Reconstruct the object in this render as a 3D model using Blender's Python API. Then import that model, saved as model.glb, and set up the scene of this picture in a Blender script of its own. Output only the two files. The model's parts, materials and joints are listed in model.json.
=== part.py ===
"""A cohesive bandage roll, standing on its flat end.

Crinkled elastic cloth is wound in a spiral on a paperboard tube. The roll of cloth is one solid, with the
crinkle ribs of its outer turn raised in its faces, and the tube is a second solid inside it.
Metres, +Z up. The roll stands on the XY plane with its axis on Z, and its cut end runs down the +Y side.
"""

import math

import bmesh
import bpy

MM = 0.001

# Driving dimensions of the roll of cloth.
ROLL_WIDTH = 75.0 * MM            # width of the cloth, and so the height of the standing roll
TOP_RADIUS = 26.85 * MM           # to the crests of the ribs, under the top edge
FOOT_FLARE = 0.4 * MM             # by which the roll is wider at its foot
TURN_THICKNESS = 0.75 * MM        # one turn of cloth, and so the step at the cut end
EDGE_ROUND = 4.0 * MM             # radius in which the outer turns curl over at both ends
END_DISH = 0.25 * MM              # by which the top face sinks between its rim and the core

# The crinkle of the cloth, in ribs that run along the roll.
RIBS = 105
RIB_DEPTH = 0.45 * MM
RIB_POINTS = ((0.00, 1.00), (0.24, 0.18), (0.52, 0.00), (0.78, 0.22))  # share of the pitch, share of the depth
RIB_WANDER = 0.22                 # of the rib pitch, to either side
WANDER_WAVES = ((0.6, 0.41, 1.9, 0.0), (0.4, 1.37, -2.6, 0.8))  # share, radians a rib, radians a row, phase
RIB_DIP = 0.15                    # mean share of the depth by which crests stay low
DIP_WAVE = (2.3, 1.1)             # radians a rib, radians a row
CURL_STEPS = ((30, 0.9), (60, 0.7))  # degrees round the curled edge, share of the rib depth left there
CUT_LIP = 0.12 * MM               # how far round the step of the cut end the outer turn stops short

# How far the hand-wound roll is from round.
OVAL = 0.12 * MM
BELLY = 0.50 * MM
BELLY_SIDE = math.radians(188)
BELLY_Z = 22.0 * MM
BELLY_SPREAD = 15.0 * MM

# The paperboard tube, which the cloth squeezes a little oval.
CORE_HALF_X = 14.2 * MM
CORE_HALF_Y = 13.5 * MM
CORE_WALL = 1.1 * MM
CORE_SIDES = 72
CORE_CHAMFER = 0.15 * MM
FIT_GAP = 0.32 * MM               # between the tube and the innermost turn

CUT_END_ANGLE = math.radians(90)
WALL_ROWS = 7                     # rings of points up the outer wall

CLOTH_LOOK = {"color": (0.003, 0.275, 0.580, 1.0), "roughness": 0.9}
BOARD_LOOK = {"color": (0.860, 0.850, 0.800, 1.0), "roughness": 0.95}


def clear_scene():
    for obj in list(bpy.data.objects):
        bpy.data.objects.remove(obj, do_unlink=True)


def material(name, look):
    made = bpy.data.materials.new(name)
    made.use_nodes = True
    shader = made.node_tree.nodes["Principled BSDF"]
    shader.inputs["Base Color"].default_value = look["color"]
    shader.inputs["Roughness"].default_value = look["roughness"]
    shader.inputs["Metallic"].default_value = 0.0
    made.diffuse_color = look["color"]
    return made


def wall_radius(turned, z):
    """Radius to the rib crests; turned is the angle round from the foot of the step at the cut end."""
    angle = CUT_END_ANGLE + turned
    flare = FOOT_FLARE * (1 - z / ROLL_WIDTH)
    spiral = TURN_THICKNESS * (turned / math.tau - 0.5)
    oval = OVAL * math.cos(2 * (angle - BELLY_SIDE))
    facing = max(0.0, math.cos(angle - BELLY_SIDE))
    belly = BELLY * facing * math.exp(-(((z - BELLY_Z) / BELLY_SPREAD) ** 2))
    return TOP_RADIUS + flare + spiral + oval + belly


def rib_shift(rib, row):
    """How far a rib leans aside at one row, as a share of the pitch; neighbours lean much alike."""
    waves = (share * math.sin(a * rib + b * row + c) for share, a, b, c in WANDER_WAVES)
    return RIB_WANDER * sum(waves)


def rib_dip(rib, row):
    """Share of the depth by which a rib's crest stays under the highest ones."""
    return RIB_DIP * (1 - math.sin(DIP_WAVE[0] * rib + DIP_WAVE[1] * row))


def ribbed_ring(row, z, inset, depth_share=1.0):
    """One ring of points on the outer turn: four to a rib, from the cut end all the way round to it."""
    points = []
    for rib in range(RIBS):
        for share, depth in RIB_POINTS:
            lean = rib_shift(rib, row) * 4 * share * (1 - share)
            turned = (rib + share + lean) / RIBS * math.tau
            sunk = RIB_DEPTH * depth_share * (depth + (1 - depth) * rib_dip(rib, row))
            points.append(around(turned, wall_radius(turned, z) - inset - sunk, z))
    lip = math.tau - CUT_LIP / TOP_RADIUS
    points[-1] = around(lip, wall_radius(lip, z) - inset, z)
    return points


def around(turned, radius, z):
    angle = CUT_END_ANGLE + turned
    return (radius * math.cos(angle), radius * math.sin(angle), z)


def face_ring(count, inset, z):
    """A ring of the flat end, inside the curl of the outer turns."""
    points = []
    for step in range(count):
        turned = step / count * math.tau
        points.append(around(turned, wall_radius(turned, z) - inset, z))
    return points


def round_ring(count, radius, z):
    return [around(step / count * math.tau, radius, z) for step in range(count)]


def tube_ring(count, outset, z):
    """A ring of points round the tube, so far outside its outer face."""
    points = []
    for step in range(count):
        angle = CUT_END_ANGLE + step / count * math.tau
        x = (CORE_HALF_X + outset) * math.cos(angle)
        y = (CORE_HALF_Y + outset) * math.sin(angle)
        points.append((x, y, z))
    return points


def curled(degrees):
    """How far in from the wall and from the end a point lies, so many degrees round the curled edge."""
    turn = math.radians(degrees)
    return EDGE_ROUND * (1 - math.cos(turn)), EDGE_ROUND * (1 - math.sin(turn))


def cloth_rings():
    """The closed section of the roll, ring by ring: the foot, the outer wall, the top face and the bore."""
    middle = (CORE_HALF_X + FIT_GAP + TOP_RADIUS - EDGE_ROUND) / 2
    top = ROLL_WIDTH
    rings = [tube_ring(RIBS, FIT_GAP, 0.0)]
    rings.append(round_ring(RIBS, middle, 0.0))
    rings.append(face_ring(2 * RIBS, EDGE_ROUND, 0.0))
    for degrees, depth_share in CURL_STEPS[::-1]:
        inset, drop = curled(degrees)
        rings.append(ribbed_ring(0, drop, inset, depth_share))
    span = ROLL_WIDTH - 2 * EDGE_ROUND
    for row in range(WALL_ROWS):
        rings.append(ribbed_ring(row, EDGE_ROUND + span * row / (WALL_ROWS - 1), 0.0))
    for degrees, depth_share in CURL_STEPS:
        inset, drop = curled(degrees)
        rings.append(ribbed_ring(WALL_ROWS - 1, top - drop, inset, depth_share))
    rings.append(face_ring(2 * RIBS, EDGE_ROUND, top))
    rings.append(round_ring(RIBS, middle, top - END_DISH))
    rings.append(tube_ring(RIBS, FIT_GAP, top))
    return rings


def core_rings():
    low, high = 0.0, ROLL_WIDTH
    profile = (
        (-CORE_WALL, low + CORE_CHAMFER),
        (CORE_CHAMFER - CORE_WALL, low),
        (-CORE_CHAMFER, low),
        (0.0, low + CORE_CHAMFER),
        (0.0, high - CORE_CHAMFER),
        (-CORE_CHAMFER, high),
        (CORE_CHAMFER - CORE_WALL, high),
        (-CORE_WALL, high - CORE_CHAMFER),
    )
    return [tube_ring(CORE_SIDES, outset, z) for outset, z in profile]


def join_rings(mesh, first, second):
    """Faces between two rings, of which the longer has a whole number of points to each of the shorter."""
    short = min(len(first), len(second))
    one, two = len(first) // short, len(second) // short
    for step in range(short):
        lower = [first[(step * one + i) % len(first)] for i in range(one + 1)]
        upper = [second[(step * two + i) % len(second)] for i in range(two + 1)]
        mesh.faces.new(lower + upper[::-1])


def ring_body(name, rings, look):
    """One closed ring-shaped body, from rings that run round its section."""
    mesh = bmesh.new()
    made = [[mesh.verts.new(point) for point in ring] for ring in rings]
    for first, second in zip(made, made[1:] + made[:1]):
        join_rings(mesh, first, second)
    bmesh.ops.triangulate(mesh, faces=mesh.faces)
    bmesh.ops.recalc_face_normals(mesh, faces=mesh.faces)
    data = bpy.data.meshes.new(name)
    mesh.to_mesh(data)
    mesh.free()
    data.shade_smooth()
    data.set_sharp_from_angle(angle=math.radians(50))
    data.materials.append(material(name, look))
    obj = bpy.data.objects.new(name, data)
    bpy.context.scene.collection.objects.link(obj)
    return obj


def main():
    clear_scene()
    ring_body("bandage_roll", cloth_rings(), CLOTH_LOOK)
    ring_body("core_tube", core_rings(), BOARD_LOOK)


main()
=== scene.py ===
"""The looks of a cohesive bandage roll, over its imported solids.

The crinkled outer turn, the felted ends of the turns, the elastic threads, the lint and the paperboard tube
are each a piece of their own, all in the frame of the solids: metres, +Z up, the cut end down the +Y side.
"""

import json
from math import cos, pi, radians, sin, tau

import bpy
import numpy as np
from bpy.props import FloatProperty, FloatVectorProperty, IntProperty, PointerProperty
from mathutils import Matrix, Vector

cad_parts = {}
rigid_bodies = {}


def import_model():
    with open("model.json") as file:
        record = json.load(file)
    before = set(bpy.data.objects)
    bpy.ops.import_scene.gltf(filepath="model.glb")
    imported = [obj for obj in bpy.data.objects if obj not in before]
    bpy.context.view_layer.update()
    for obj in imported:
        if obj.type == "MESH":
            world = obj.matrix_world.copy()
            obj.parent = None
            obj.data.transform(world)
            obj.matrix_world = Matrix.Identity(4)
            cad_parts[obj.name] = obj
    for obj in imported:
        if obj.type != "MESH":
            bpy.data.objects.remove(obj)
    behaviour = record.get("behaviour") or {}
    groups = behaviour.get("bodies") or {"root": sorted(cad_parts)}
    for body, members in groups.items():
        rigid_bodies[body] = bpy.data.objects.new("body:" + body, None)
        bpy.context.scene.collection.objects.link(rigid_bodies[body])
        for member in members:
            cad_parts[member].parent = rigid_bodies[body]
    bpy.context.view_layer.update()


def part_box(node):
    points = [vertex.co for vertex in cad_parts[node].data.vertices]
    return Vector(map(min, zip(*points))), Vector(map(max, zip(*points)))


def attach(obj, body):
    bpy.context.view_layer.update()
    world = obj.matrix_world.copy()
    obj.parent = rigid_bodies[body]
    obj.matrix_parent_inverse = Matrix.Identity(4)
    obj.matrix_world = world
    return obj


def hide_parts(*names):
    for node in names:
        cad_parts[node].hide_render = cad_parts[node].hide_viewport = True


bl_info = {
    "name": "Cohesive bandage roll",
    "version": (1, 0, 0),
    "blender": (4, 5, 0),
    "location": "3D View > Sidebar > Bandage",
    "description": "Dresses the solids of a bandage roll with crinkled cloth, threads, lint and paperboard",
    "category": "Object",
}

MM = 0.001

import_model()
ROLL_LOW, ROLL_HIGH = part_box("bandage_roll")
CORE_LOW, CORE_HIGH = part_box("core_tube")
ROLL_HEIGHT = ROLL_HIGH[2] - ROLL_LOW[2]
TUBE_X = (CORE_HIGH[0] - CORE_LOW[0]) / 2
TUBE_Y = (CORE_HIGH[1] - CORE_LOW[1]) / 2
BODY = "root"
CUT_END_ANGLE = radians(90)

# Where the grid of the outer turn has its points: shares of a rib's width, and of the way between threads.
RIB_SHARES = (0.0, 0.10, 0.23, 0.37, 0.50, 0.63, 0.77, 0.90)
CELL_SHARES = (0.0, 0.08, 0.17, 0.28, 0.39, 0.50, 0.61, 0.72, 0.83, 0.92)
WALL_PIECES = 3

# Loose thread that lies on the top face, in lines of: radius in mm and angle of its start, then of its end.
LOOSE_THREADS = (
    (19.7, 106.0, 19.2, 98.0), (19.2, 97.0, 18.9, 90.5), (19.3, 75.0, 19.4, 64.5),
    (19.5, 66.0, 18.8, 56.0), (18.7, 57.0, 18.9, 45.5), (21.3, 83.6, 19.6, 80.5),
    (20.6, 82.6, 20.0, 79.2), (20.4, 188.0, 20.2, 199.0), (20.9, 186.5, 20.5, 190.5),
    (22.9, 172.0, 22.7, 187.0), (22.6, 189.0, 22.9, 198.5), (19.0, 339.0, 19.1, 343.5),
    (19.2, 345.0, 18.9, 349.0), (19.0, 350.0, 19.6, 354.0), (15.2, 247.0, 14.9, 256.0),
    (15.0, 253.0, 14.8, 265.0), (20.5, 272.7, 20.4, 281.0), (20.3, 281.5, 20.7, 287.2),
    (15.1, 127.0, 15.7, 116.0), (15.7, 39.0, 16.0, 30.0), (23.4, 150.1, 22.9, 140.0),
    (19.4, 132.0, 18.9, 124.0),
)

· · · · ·

__Exercise task__
Which lines above run from the one containing "data = bpy.data.meshes.new(name)" down to the one containing "obj.parent = None"? Repeat exactly those, both ends included, and nothing else.

__Result for this exercise__
    data = bpy.data.meshes.new(name)
    mesh.to_mesh(data)
    mesh.free()
    data.shade_smooth()
    data.set_sharp_from_angle(angle=math.radians(50))
    data.materials.append(material(name, look))
    obj = bpy.data.objects.new(name, data)
    bpy.context.scene.collection.objects.link(obj)
    return obj


def main():
    clear_scene()
    ring_body("bandage_roll", cloth_rings(), CLOTH_LOOK)
    ring_body("core_tube", core_rings(), BOARD_LOOK)


main()
=== scene.py ===
"""The looks of a cohesive bandage roll, over its imported solids.

The crinkled outer turn, the felted ends of the turns, the elastic threads, the lint and the paperboard tube
are each a piece of their own, all in the frame of the solids: metres, +Z up, the cut end down the +Y side.
"""

import json
from math import cos, pi, radians, sin, tau

import bpy
import numpy as np
from bpy.props import FloatProperty, FloatVectorProperty, IntProperty, PointerProperty
from mathutils import Matrix, Vector

cad_parts = {}
rigid_bodies = {}


def import_model():
    with open("model.json") as file:
        record = json.load(file)
    before = set(bpy.data.objects)
    bpy.ops.import_scene.gltf(filepath="model.glb")
    imported = [obj for obj in bpy.data.objects if obj not in before]
    bpy.context.view_layer.update()
    for obj in imported:
        if obj.type == "MESH":
            world = obj.matrix_world.copy()
            obj.parent = None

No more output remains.